→ Exercise task: Set down exactly, please, each line from the one containing "placed, shift = stand_up(build_all())" through the one containing "bpy.context.scene.collection.objects.link(empty)", both lines included, and no other line.

→ Given information:
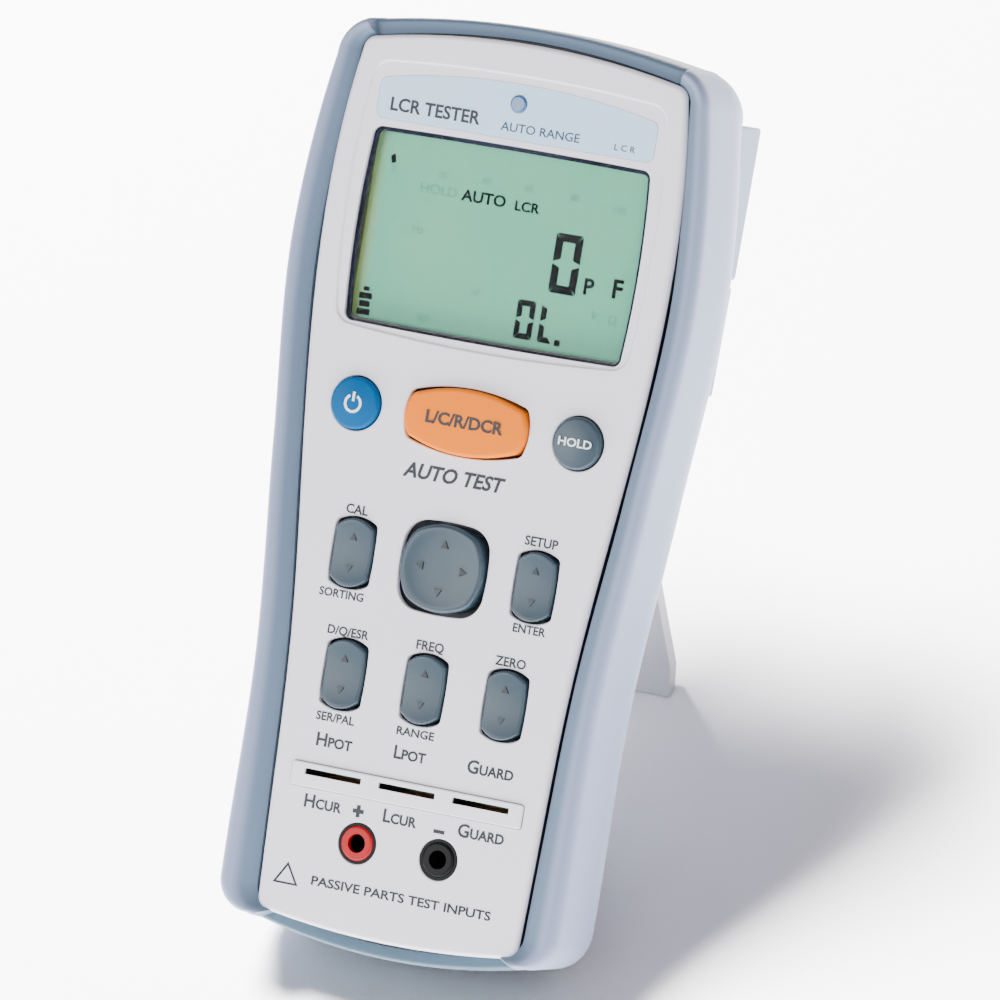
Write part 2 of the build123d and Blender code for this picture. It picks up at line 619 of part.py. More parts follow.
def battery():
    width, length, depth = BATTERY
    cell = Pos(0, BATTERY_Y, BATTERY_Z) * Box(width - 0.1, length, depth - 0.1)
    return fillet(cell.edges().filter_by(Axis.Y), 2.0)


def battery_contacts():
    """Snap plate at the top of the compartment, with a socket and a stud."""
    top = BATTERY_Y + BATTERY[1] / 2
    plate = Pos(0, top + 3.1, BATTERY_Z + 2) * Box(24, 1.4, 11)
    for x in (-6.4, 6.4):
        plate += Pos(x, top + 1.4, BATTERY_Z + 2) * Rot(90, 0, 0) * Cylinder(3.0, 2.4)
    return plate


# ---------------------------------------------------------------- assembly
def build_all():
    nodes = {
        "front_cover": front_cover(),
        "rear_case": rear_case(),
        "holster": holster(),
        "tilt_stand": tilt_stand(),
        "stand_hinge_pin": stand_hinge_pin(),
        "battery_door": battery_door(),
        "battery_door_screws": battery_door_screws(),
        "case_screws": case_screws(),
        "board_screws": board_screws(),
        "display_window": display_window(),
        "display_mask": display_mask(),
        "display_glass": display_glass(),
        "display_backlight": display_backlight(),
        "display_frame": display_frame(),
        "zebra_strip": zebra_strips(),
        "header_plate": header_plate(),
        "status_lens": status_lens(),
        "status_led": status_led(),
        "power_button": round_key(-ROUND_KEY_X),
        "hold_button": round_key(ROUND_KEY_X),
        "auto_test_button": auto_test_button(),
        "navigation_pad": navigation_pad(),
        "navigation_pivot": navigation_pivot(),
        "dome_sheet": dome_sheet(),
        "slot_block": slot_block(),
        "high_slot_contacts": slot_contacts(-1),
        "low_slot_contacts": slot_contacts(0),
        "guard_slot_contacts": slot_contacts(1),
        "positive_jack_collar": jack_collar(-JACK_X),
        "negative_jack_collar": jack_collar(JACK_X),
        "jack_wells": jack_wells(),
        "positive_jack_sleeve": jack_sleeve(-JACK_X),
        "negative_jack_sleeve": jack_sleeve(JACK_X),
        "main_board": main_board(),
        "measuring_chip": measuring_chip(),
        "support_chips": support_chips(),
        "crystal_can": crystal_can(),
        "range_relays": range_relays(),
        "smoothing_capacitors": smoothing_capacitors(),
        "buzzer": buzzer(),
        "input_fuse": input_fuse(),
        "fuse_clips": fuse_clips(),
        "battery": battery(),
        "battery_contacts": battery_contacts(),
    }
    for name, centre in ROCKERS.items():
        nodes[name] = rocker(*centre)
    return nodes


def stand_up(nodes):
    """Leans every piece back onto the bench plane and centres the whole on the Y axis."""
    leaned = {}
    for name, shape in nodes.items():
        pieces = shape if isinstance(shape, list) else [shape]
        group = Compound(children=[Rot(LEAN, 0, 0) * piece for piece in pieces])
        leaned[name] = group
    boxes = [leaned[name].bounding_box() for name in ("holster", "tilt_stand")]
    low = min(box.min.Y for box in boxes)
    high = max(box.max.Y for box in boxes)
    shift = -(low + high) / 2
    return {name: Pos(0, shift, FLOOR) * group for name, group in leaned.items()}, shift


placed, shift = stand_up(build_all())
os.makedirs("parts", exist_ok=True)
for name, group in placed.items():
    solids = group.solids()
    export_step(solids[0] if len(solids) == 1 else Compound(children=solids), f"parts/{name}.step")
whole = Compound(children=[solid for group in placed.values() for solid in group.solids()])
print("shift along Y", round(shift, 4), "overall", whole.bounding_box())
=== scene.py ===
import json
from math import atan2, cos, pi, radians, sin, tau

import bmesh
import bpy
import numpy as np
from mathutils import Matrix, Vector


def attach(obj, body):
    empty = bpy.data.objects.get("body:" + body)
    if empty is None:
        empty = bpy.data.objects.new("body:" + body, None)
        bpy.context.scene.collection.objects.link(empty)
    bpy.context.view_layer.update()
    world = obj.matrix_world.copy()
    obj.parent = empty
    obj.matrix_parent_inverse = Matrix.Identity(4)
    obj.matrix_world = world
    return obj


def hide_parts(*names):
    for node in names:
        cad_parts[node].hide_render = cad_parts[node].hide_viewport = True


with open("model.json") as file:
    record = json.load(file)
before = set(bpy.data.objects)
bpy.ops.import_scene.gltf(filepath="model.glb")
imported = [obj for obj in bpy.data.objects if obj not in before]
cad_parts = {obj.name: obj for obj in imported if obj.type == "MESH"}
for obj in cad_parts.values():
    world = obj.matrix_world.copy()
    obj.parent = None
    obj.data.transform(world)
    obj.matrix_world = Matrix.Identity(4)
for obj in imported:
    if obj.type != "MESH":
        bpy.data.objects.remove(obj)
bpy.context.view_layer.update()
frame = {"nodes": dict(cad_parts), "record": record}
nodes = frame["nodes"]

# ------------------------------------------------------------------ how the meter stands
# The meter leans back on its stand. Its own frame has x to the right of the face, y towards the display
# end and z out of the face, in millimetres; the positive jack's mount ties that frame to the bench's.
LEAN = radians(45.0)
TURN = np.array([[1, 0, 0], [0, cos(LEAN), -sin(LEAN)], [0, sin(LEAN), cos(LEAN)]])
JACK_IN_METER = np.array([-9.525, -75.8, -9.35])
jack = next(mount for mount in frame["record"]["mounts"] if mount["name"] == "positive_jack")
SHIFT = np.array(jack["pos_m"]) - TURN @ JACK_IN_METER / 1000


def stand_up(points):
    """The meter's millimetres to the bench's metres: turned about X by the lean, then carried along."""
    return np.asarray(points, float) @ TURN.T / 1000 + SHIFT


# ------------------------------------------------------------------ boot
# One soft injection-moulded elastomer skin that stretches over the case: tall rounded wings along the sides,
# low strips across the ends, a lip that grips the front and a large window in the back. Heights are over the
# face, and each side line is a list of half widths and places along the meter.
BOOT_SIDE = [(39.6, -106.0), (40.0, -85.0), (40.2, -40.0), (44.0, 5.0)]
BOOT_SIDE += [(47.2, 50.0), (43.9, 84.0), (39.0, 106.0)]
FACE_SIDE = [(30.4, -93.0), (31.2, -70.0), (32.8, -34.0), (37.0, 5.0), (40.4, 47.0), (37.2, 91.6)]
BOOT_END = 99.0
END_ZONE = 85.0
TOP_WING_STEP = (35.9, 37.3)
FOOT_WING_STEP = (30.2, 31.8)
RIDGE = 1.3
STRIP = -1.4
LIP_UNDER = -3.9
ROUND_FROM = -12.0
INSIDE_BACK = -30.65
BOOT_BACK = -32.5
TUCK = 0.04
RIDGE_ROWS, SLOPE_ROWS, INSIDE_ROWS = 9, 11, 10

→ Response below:
placed, shift = stand_up(build_all())
os.makedirs("parts", exist_ok=True)
for name, group in placed.items():
    solids = group.solids()
    export_step(solids[0] if len(solids) == 1 else Compound(children=solids), f"parts/{name}.step")
whole = Compound(children=[solid for group in placed.values() for solid in group.solids()])
print("shift along Y", round(shift, 4), "overall", whole.bounding_box())
=== scene.py ===
import json
from math import atan2, cos, pi, radians, sin, tau

import bmesh
import bpy
import numpy as np
from mathutils import Matrix, Vector


def attach(obj, body):
    empty = bpy.data.objects.get("body:" + body)
    if empty is None:
        empty = bpy.data.objects.new("body:" + body, None)
        bpy.context.scene.collection.objects.link(empty)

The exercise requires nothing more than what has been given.